Built about a quarter century after Tillich’s inspirational statements on emptiness, the Church of the Light by Ando is a paradigmatic example of “sacred emptiness.” The church is remarkably restrained. Its material palette is limited primarily to concrete. The walls and the ceiling lack any superficial representational images, reflecting Ando’s focus on the emptiness defined by the non-figurative architectural elements. Even the diagonal independent wall in the church [Figure 3 Tadao Ando, Site plan, Church of the Light] is not motivated by manneristic formal composition, but conducts practical performances to form a triangular entrance and to veil the single side window of the chapel at a distance so that the introduction of direct sunlight to the interior is prevented.
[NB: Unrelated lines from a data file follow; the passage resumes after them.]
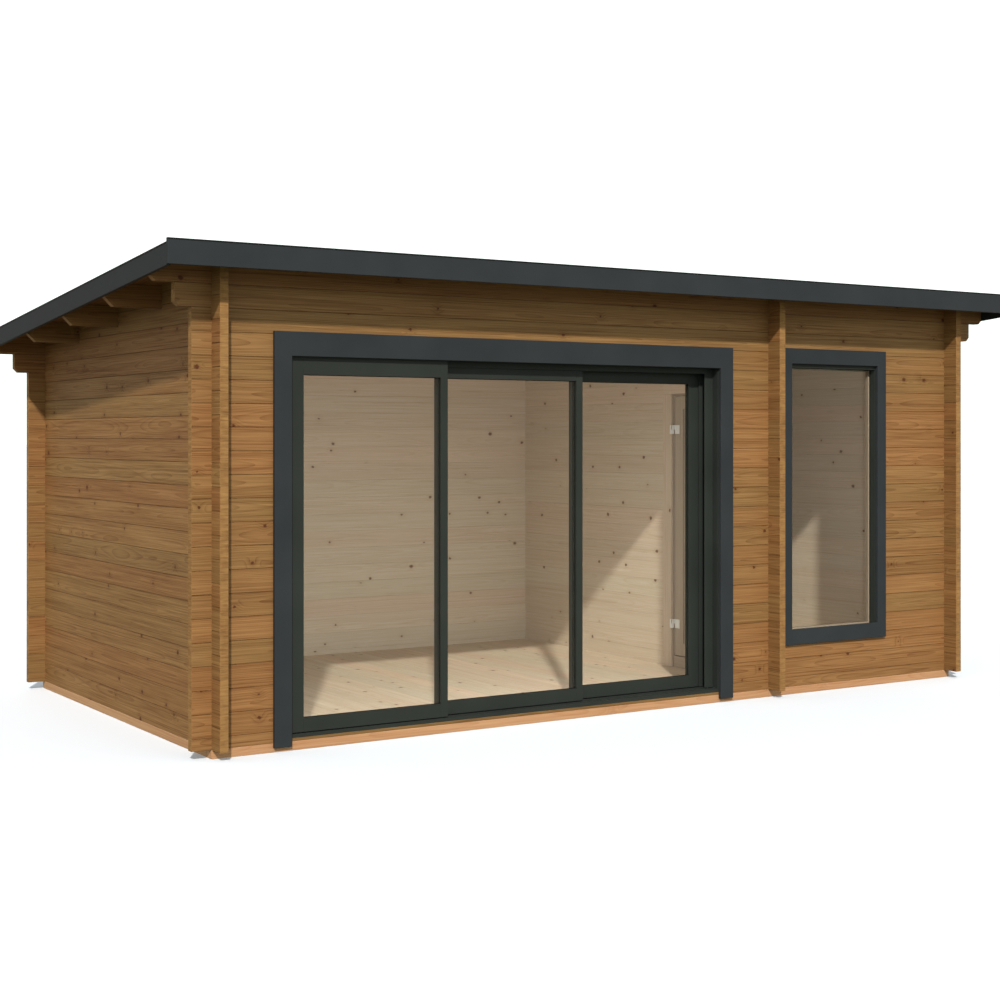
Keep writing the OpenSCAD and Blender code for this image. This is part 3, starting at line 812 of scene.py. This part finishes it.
def fascias():
    front_low, front_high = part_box("fascia_front")
    fascia("fascia_front_board", "fascia_front", [(front_low, front_high, X, (0, -1))])

    lowest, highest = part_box("fascia_back")
    top = highest.z - SLOPE * (highest.y - lowest.y)
    fascia(
        "fascia_back_board", "fascia_back", [(lowest, Vector((highest.x, highest.y, top)), X, (0, 1))],
        along_roof(highest.y))

    lowest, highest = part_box("fascia_sides")
    thick = front_high.y - front_low.y
    top = highest.z - SLOPE * (highest.y - lowest.y)
    left = (lowest, Vector((lowest.x + thick, highest.y, top)), Y, (-1, 0))
    right = (Vector((highest.x - thick, lowest.y, lowest.z)), Vector((highest.x, highest.y, top)), Y, (1, 0))
    fascia("fascia_side_boards", "fascia_sides", [left, right], along_roof(highest.y))


# ---------------------------------------------------------------- Doors and window


def gaskets(name, pane, body):
    """Black strips round a pane, on its outer face."""
    lowest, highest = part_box(pane)
    piece = Piece(name)
    y0, y1 = lowest.y - GASKET_T, lowest.y
    for x0, x1 in ((lowest.x, lowest.x + GASKET_W), (highest.x - GASKET_W, highest.x)):
        piece.add(block((x0, y0, lowest.z), (x1, y1, highest.z), EDGE_PROFILE), Z)
    for z0, z1 in ((lowest.z, lowest.z + GASKET_W), (highest.z - GASKET_W, highest.z)):
        piece.add(block((lowest.x + GASKET_W, y0, z0), (highest.x - GASKET_W, y1, z1), EDGE_PROFILE), X)
    piece.build([RUBBER], body)


def frame_members(name, outer, hole, y0, y1, material, replaces=(), body="house"):
    """Two full stiles with rails between them, round a hole."""
    low_x, low_z, high_x, high_z = outer[0].x, outer[0].z, outer[1].x, outer[1].z
    piece = Piece(name)
    piece.add(block((low_x, y0, low_z), (hole[0].x, y1, high_z), EDGE_MEMBER), Z)
    piece.add(block((hole[1].x, y0, low_z), (high_x, y1, high_z), EDGE_MEMBER), Z)
    piece.add(block((hole[0].x, y0, low_z), (hole[1].x, y1, hole[0].z), EDGE_MEMBER), X)
    piece.add(block((hole[0].x, y0, hole[1].z), (hole[1].x, y1, high_z), EDGE_MEMBER), X)
    piece.build([material], body, replaces)


def sliding_leaf(side):
    """A dark frame round a pane."""
    leaf, pane, body = "leaf_" + side, "glass_" + side, "door_leaf_" + side
    lowest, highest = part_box(leaf)
    frame_members(
        leaf + "_members", (lowest, highest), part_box(pane), lowest.y, highest.y, FRAME, (leaf,),
        body)
    gaskets(leaf + "_gaskets", pane, body)


def sliding_door():
    refined("sliding_casing", "sliding_casing_boards", EDGE_BOARD, PAINT)
    for part in ("head", "sill", "jamb_left", "jamb_right"):
        node = "sliding_" + part
        refined(node, node + "_profile", EDGE_PROFILE, FRAME)
    for side in ("left", "middle", "right"):
        sliding_leaf(side)


def window():
    """A dark frame outside, and a pale one behind the pane that shows a little more of its width."""
    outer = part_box("window_frame")
    pane_low, pane_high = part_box("window_glass")
    bead = Vector((WINDOW_BEAD, 0, WINDOW_BEAD))
    frame_members(
        "window_frame_outside", outer, (pane_low, pane_high), outer[0].y, pane_high.y, FRAME,
        ("window_frame",))
    frame_members(
        "window_frame_inside", outer, (pane_low + bead, pane_high - bead), pane_high.y, outer[1].y, JOINERY)
    refined("window_casing", "window_casing_boards", EDGE_BOARD, PAINT)
    gaskets("window_gaskets", "window_glass", "house")


def members_along_y(piece, outer, y0, y1, z0, z1):
    """Two full stiles with rails between them, in a wall along Y, round a hole from y0 to y1 and z0 to z1."""
    lowest, highest = outer
    piece.add(block(lowest, (highest.x, y0, highest.z)), Z)
    piece.add(block((lowest.x, y1, lowest.z), highest), Z)
    piece.add(block((lowest.x, y0, lowest.z), (highest.x, y1, z0)), Y)
    piece.add(block((lowest.x, y0, z1), (highest.x, y1, highest.z)), Y)


def inner_leaf():
    """Stiles and rails round a recessed panel of tongued boards."""
    lowest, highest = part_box("inner_leaf")
    piece = Piece("inner_leaf_joinery")
    y0, y1 = lowest.y + INNER_STILE, highest.y - INNER_STILE
    z0, z1 = lowest.z + INNER_STILE, highest.z - INNER_STILE
    members_along_y(piece, (lowest, highest), y0, y1, z0, z1)
    recess = (highest.x - lowest.x) / 4
    a, b = lowest.x + recess, highest.x - recess
    ease = PANEL_BOARD_EASE
    edges = board_edges(y0, y1, PANEL_BOARD_W)
    for p, q in zip(edges, [edge - HAIR for edge in edges[1:]]):
        outline = [
            (a, p + ease), (a + ease, p), (b - ease, p), (b, p + ease),
            (b, q - ease), (b - ease, q), (a + ease, q), (a, q - ease)]
        piece.add(prism(outline, Z, z0, z1), Z)
    piece.build([JOINERY], "inner_door", ("inner_leaf",))


def inner_casing():
    """Boards round the doorway on both faces of the partition."""
    lowest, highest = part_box("inner_casing")
    leaf_low, leaf_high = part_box("inner_leaf")
    back = INNER_GAP + INNER_REVEAL
    y0, y1 = leaf_low.y - back, leaf_high.y + back
    z1 = leaf_high.z + back
    piece = Piece("inner_casing_boards")
    for x0, x1 in ((lowest.x, low("partition_front").x), (high("partition_front").x, highest.x)):
        piece.add(block((x0, lowest.y, z1), (x1, highest.y, highest.z), EDGE_TIMBER), Y)
        piece.add(block((x0, lowest.y, lowest.z), (x1, y0, z1), EDGE_TIMBER), Z)
        piece.add(block((x0, y1, lowest.z), (x1, highest.y, z1), EDGE_TIMBER), Z)
    piece.build([LOGS_IN], replaces=("inner_casing",))


def inner_frame():
    leaf_low, leaf_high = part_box("inner_leaf")
    piece = Piece("inner_frame_joinery")
    members_along_y(
        piece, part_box("inner_frame"), leaf_low.y - INNER_GAP, leaf_high.y + INNER_GAP, leaf_low.z - INNER_GAP,
        leaf_high.z + INNER_GAP)
    piece.build([JOINERY], replaces=("inner_frame",))


def inner_door():
    inner_frame()
    inner_casing()
    inner_leaf()
    refined("inner_hinge_frame", "inner_hinge_frame_half", EDGE_METAL, WHITE)
    refined("inner_hinge_leaf", "inner_hinge_leaf_half", EDGE_METAL, WHITE, "inner_door")


def finish_nodes():
    """Materials of the CAD nodes that show as they are."""
    plain = {"floor_joists": TIMBER}
    plain.update({node: GLASS for node in ("glass_left", "glass_middle", "glass_right", "window_glass")})
    for node, material in plain.items():
        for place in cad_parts[node].material_slots:
            place.material = material


# ---------------------------------------------------------------- Studio


def ground():
    """A wide pale floor, which casts no colour on the house."""
    reach = 300.0
    corners = [(-reach, -reach, 0), (reach, -reach, 0), (reach, reach, 0), (-reach, reach, 0)]
    mesh = bpy.data.meshes.new("studio_floor")
    mesh.from_pydata(corners, [], [(0, 1, 2, 3)])
    mesh.materials.append(studio_floor("studio_floor"))
    plane = bpy.data.objects.new("studio_floor", mesh)
    plane.visible_diffuse = False
    plane.visible_glossy = False
    bpy.context.scene.collection.objects.link(plane)


def key_light():
    """Sunlight from the front left, with softened shadows."""
    travel = Vector((0.57, 1.0, -0.83))
    data = bpy.data.lights.new("key_light", "SUN")
    data.energy = 3.4
    data.angle = math.radians(2)
    data.color = (1.0, 0.955, 0.89)
    lamp = bpy.data.objects.new("key_light", data)
    lamp.rotation_euler = travel.to_track_quat("-Z", "Y").to_euler()
    bpy.context.scene.collection.objects.link(lamp)


def room_light(name, lowest, highest, power):
    """Soft light into a room from its glazed opening."""
    behind_pane = 0.05
    data = bpy.data.lights.new(name, "AREA")
    data.shape = "RECTANGLE"
    data.size, data.size_y = highest.x - lowest.x, highest.z - lowest.z
    data.energy = power
    data.color = (1.0, 0.98, 0.99)
    lamp = bpy.data.objects.new(name, data)
    lamp.location = ((lowest.x + highest.x) / 2, highest.y + behind_pane, (lowest.z + highest.z) / 2)
    lamp.rotation_euler = (math.radians(90), 0, 0)
    lamp.visible_camera = False
    lamp.visible_glossy = False
    bpy.context.scene.collection.objects.link(lamp)


def studio_world():
    """White round the horizon, dimmer overhead, with a faint warm green glow from below.

    What mirrors it meets an even warm grey instead.
    """
    below, horizon, overhead = (0.15, 0.17, 0.13), (0.93, 1.0, 0.96), (0.36, 0.37, 0.38)
    marks = (
        (0.0, below), (0.49, below), (0.496, horizon), (0.635, horizon), (0.8, overhead), (1.0, overhead))
    world = bpy.data.worlds.new("studio")
    n = Nodes(world)
    upward = n.split(n.node("TexCoord", {}).outputs["Generated"])[2]
    ramp = n.node("ValToRGB", {"Fac": n.remap(upward, -1.0, 1.0)})
    stops = ramp.color_ramp.elements
    for index, (height, colour) in enumerate(marks):
        stop = stops[index] if index < 2 else stops.new(height)
        stop.position = height
        stop.color = colour + (1.0,)
    shining = n.node("Background", {"Color": ramp.outputs["Color"], "Strength": 1.38}).outputs[0]
    mirrored = n.node("Background", {"Color": (0.34, 0.30, 0.25, 1.0)}).outputs[0]
    glossy = n.node("LightPath", {}).outputs["Is Glossy Ray"]
    mix = n.node("MixShader", {0: glossy, 1: shining, 2: mirrored}).outputs[0]
    n.node("OutputWorld", {"Surface": mix})
    return world


def studio():
    ground()
    key_light()
    room_light("main_room_fill", low("leaf_left"), high("leaf_right"), 21.0)
    room_light("small_room_fill", *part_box("window_glass"), 5.5)
    bpy.context.scene.world = studio_world()
    bpy.context.scene.view_settings.view_transform = "Standard"


def camera():
    data = bpy.data.cameras.new("camera")
    data.sensor_width = 36
    data.lens = 59.13
    data.shift_y = -0.0635
    data.clip_end = 1000
    eye = bpy.data.objects.new("camera", data)
    eye.location = (-5.521, -8.549, 1.526)
    eye.rotation_euler = Vector((0.5375, 0.8433, 0.0)).to_track_quat("-Z", "Y").to_euler()
    bpy.context.scene.collection.objects.link(eye)
    bpy.context.scene.camera = eye


walls()
for name in ("purlin_front", "purlin_middle", "purlin_back"):
    purlin(name)
base()
floors()
roof_boards()
roof_felt()
fascias()
sliding_door()
window()
inner_door()
finish_nodes()
studio()
camera()
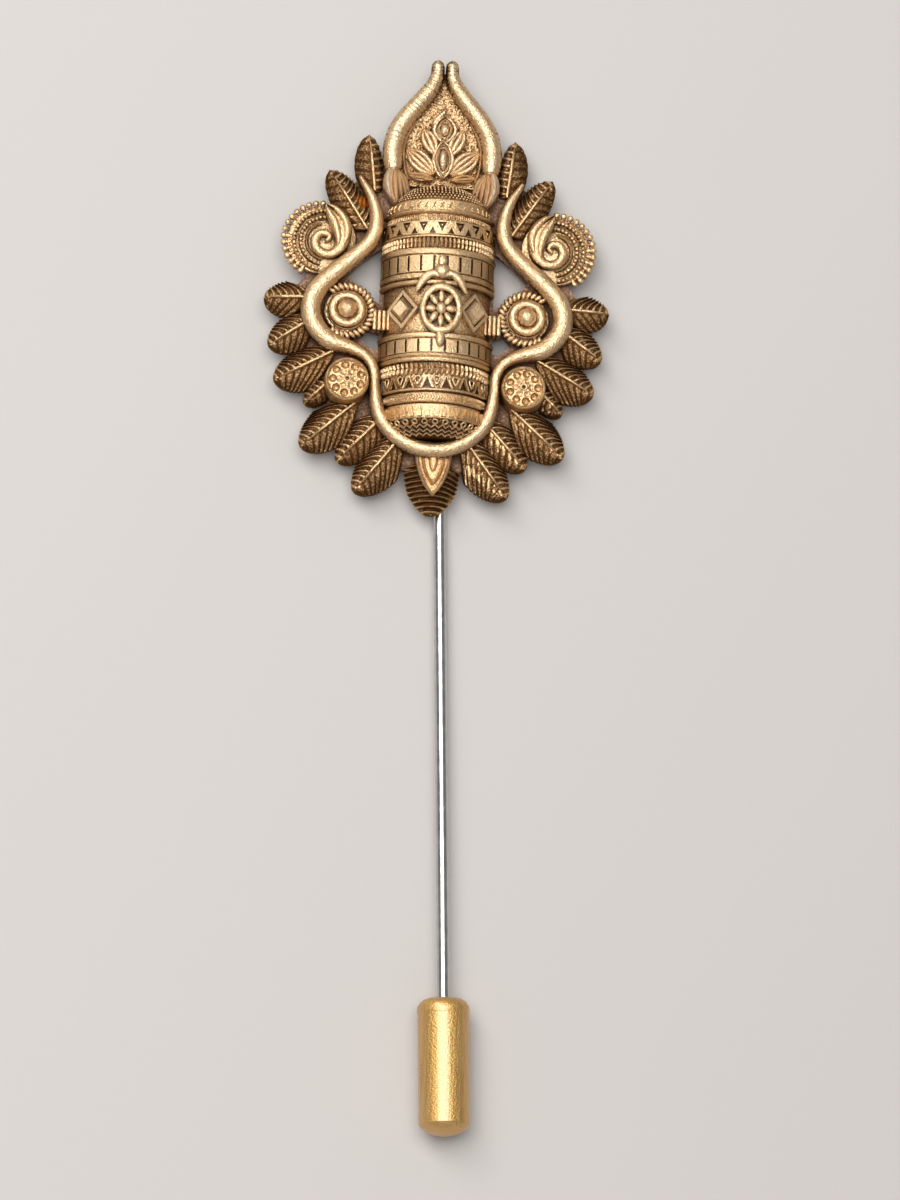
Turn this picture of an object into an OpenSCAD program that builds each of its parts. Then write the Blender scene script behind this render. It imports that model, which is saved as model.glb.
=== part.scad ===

Ando’s “sacred emptiness” is further exceptional in that it is not merely empty, but is characterized by the presence of an enigmatic cross. As if responding to Tillich’s affirmative wish towards emptiness as the condition for the return of God, the spatial emptiness of the church highlights the cross, the universal symbol of Christianity. Without the cross, the emptiness may be sacred, but it would symbolize only the unreachable transcendence of God, as there is no mediation of Christ symbolized by the cross. Simultaneously, the location of the cross is distinctive. It stands between the inside and the outside, while its body is empty. Because of this in-between status, the cross functions like a slit that brings light to the interior. Accordingly, two layers contradictory to each other are joined into one: the iconic permanence of the cross and the constant phenomenal changeability of light. When the light comes in through the cross, the cross is the light, and the light is the cross.
This contradictory joining generates a unique perceptual experience. When the light comes in and hits the exceptionally smooth wall and ceiling, something extraordinary comes into being. Thanks to the smoothness, light does not stay on the surface. The instant it hits the wall, the light gets refracted back to the emptiness. And, in this process, the wall appears as if it were gilded [Figure 1 Church of the Light, Interior]. Simultaneously, the chapel appears as if it were filled with vaporized gold. While using one of the most mundane and economical materials, Ando accomplishes the dream of Abbot Suger (1081-1151), who saw the splendor of gilded objects and gilded space as the fundamental factor for sacred setting. When this dream is realized, the cross appears fictively—not fictitiously—as the abundant source of gold.
The cultural significance of this cross of emptiness and of light becomes evident when apprehended in reference to a striking view of the cross by Suzuki, the most influential Japanese Buddhist of the twentieth century. Suzuki saw the cross as the symbol of inhumanity. He connected justifiably the vertical posture of Jesus with a bleeding imagery. In contrast, he endorsed the horizontal posture of Buddha in his deathbed [Figure 4 Nirvana], which symbolizes the Buddhist idea of death “[as] rest and peace, not agony.”
The empty cross of the Church of the Light counters this claim by a Buddhist. Suzuki’s view about the bloody twisted image of Jesus on the cross is found untenable in the case of the cross of light in the Church of the Light. The cross Suzuki probably had in his mind was a Baroque crucifix; in contrast, the cross in the Church of the Light is empty, defining itself as a pure icon with no material basis [Figure 5 Tadao Ando, Sketch, Church of the Light]. This emptiness allows the cross to operate as a slit for the introduction of light and to appear as if it were an unlimited source of gold to gild the chapel. For this reason, this cross is not concerned with the unbearable persecution of Jesus, but rather with his glory to follow the Passion. In this regard, the emptiness of the cross is a cross-cultural synthesis between Christianity and Zen Buddhism. The cross’ emptiness does not deemphasize Jesus’ suffering on the cross to entertain the wish of Zen Buddhism, but illuminates the glory of the resurrected Jesus, a fact not fully attended to by Zen Buddhism.